I've been listening to this record for the better part of a couple of weeks now. It's to the point where Jenny groans whenever I drive us anywhere or when I listen to it while cooking dinner. There's something comforting about it, some sort of connection that seems rare with a lot of music now. I like a lot of the music that's been coming out, a lot of groundbreaking shit, whatever, but finding something that I click with or identify with or that makes me feel something has been rough. I saw Dirty Projectors tonight and felt absolutely nothing. Sure, I was watching some incredibly capable people playing some incredibly unique music but at the end of the day I'm not going to listen to Dirty Projectors to make me feel better. It's just been what I've wanted to hear every time I don't know what to listen to. Sure it's got its flaws, but it still feels like a statement.
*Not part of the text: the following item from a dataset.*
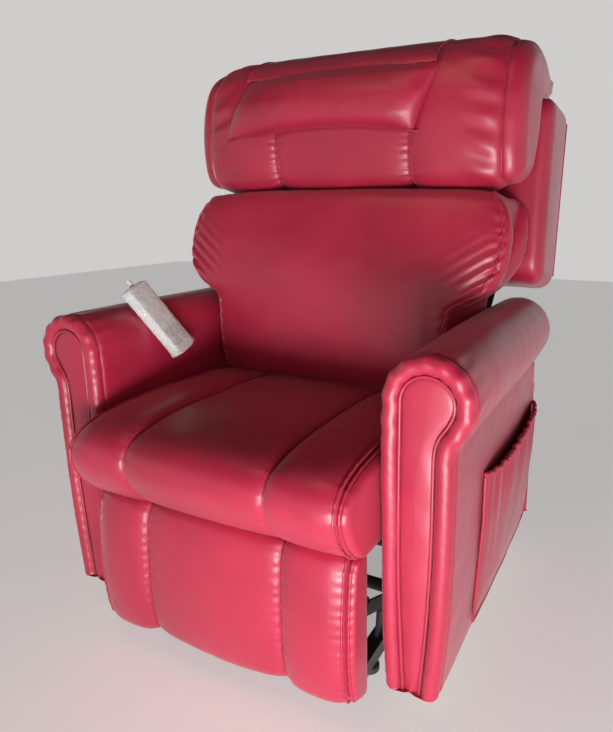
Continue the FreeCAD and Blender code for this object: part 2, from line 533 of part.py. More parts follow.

Yes, it is overeager and Casablancas sounds like he's trying to cram every idea he has into 8 songs but there's something wonderful about that too. That unbridled excitement. That doing everything you want your way and having control when control is so hard to have these days. Effectively, the message of the record is the making of the record: Sometimes you absolutely need to do what you want and do it your way. Fuck what anybody else thinks.